Pattern 2: Credential Inflation
When familiarity alone doesn’t secure momentum, the language often shifts.
Credentials begin to cluster. Numbers get larger. Roles expand. Experience stacks up. The message becomes less about the idea being discussed and more about the authority of the person presenting it.
Experience itself isn’t the issue. Context matters. But there’s a noticeable difference between offering credentials to ground a conversation and using them to close it. The longer the list, the less space there seems to be for dialogue.
What’s being negotiated here isn’t contribution — it’s status.
Over time, an inverse pattern becomes clear. The people who have done the most tend to explain the least. They trust the work to surface naturally. Credential inflation, by contrast, often appears when certainty is being substituted for substance.
Pattern 3: Assumed Alignment
At a certain point, the language stops asking and starts assuming.
Details arrive before decisions are made. Timelines are referenced as if they’re already agreed upon. Preparation materials are shared without confirmation. The tone remains polite, even enthusiastic — but something has shifted.
What’s being tested here isn’t interest. It’s boundaries.
Assumed alignment works by creating momentum that feels inconvenient to interrupt. Once time has been invested and expectations implied, stopping the process can feel like breaking an agreement — even when no agreement exists.
Alignment doesn’t begin with assumption. It begins with Clarity. When alignment is real, it doesn’t need to be rushed into existence.
Pattern 4: Strategic Ambiguity
When assumption doesn’t fully land, the language often softens instead of clarifying.
Responses acknowledge the question without answering it. Messages sound cooperative but remain unresolved. Words are chosen carefully — factual, neutral, reasonable — yet they avoid a simple commitment.
Nothing here is overtly deceptive. That’s what makes it effective.
Strategic ambiguity keeps the interaction alive without taking responsibility for direction. The form is responsive, but the substance isn’t. The conversation continues, energy is spent, and time passes — all without a clear yes or no ever being stated.
Clarity doesn’t require elaboration.
It requires decision.
Once you notice these scripts, the goal isn’t to judge them. It’s to stop mistaking motion for alignment, and politeness for clarity.
Why these scripts repeat
These patterns don’t persist because people are malicious. They persist because they work often enough to be reused.
When access is limited, uncertainty rises. And when uncertainty rises, people fall back on language that reduces risk for them — even if it quietly transfers that risk to someone else.

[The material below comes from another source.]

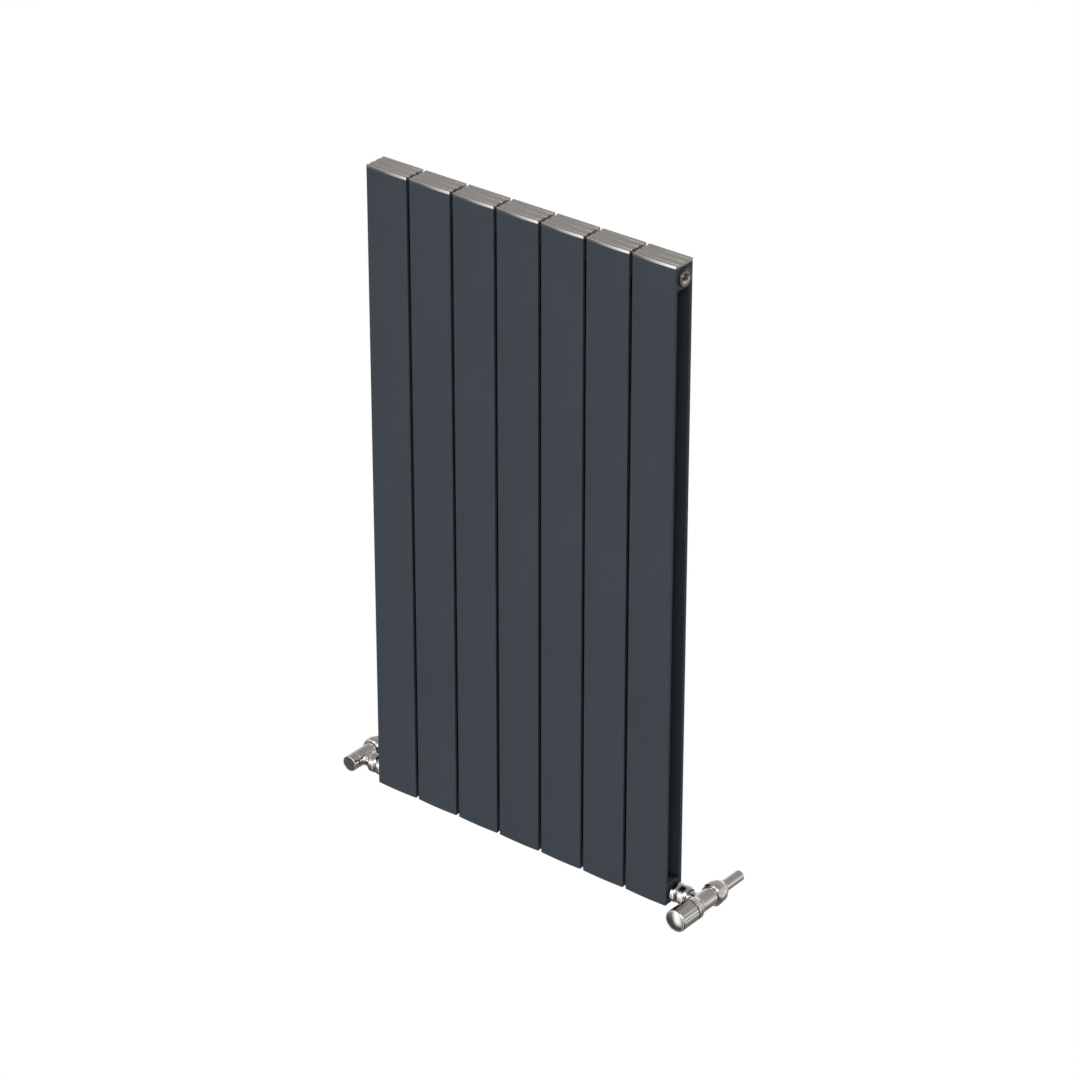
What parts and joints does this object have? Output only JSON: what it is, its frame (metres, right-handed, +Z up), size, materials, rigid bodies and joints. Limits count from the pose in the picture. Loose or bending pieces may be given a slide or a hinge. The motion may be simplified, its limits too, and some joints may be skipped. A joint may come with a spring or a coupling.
{
  "type": "wall radiator",
  "caption": "Vertical wall radiator: bowed dark panels side by side with chrome top caps, a handwheel corner valve, a lockshield valve, an air vent and wall brackets.",
  "frame": {"origin": "centre of the four wall screw holes, on the plane of the wall", "axes": "+X to the right seen from the room, +Y into the wall, +Z up"},
  "size_m": [0.6044, 0.1391, 0.9],
  "materials": {
    "anthracite_paint": "satin",
    "cap_chrome": "polished",
    "fitting_chrome": "polished",
    "rubber": "matte",
    "brass": "machined",
    "steel": "zinc plated",
    "pad_plastic": "matte"
  },
  "bodies": {
    "radiator": {"section_1": "anthracite_paint", "section_2": "anthracite_paint", "section_3": "anthracite_paint", "section_4": "anthracite_paint", "section_5": "anthracite_paint", "section_6": "anthracite_paint", "section_7": "anthracite_paint", "top_header_1": "anthracite_paint", "top_header_2": "anthracite_paint", "top_header_3": "anthracite_paint", "top_header_4": "anthracite_paint", "top_header_5": "anthracite_paint", "top_header_6": "anthracite_paint", "top_header_7": "anthracite_paint", "bottom_header_1": "anthracite_paint", "bottom_header_2": "anthracite_paint", "bottom_header_3": "anthracite_paint", "bottom_header_4": "anthracite_paint", "bottom_header_5": "anthracite_paint", "bottom_header_6": "anthracite_paint", "bottom_header_7": "anthracite_paint", "top_cap_1": "cap_chrome", "top_cap_2": "cap_chrome", "top_cap_3": "cap_chrome", "top_cap_4": "cap_chrome", "top_cap_5": "cap_chrome", "top_cap_6": "cap_chrome", "top_cap_7": "cap_chrome", "air_vent_plug": "fitting_chrome", "blanking_plug": "fitting_chrome", "radiator_tails": "fitting_chrome", "union_nuts": "fitting_chrome", "compression_nuts": "fitting_chrome", "valve_body": "fitting_chrome", "valve_headwork": "fitting_chrome", "supply_pipe": "fitting_chrome", "return_pipe": "fitting_chrome", "lockshield_body": "fitting_chrome", "spacer_rings": "rubber", "plug_gaskets": "rubber", "tail_seals": "rubber", "gland_orings": "rubber", "olives": "brass", "lockshield_headwork": "brass", "nipples": "steel", "upper_wall_brackets": "steel", "lower_wall_brackets": "steel", "bracket_pads": "pad_plastic"},
    "handwheel": {"handwheel": "fitting_chrome", "handwheel_end_cap": "fitting_chrome", "handwheel_screw": "steel", "valve_spindle": "brass"},
    "valve_disc": {"valve_disc": "brass", "valve_washer": "rubber"},
    "lockshield_spindle": {"lockshield_spindle": "brass"},
    "lockshield_disc": {"lockshield_disc": "brass", "lockshield_washer": "rubber"},
    "lockshield_cap": {"lockshield_cap": "fitting_chrome"},
    "bleed_screw": {"bleed_screw": "fitting_chrome"}
  },
  "joints": [
    {"name": "handwheel_turn", "type": "hinge", "parent": "radiator", "child": "handwheel", "pos_m": [0.2862, -0.0533, -0.4145], "axis": [0, -1, 0], "range_deg": [0, 900]},
    {"name": "valve_disc_travel", "type": "slide", "parent": "radiator", "child": "valve_disc", "axis": [0, -1, 0], "range_m": [0, 0.004]},
    {"name": "lockshield_turn", "type": "hinge", "parent": "radiator", "child": "lockshield_spindle", "pos_m": [-0.2862, -0.0533, -0.4145], "axis": [0, -1, 0], "range_deg": [0, 900]},
    {"name": "lockshield_disc_travel", "type": "slide", "parent": "radiator", "child": "lockshield_disc", "axis": [0, -1, 0], "range_m": [0, 0.004]},
    {"name": "lockshield_cap_pull", "type": "slide", "parent": "radiator", "child": "lockshield_cap", "axis": [0, -1, 0], "range_m": [0, 0.03]},
    {"name": "bleed_screw_turn", "type": "hinge", "parent": "radiator", "child": "bleed_screw", "pos_m": [0.2409, -0.0533, 0.4505], "axis": [1, 0, 0], "range_deg": [0, 360]}
  ],
  "couplings": [
    {"joint": "valve_disc_travel", "follows": "handwheel_turn", "m_per_rad": 0.000254},
    {"joint": "lockshield_turn", "follows": "lockshield_disc_travel", "rad_per_m": 3925}
  ]
}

Scarcity changes how we think. When opportunities feel limited, ambiguity starts to feel safer than clarity — especially when clarity might end a conversation, delay progress, or disappoint someone.

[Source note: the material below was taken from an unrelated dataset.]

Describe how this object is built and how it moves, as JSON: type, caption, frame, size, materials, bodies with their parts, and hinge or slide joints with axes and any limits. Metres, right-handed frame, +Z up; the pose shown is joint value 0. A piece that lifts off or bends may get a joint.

Social proof plays its part. Credentials and signals of importance act as shortcuts — not for truth, but for reassurance. And politeness does the rest. Many of us are trained to keep things smooth, to avoid discomfort, to accommodate rather than pause. These scripts rely on that instinct.
None of this requires bad intent.
It only requires incentive.
What clarity protects
Over time, you learn that these moments aren’t really about individual interactions. They’re about the kind of space you’re trying to build.
When boundaries are unclear, energy drains quietly. Attention shifts from aligned contributors to persistent negotiators. The work absorbs friction it was never meant to carry.
Clarity changes that.
Clear boundaries don’t punish good intent. They protect it. They make room for conversations that are honest, reciprocal, and worth the time they take. And they allow “no” to exist without hostility — as a decision, not a rejection.
Because the quality of serious work isn’t defined by how open it is.
It’s defined by how clear it is about who — and what — it’s for.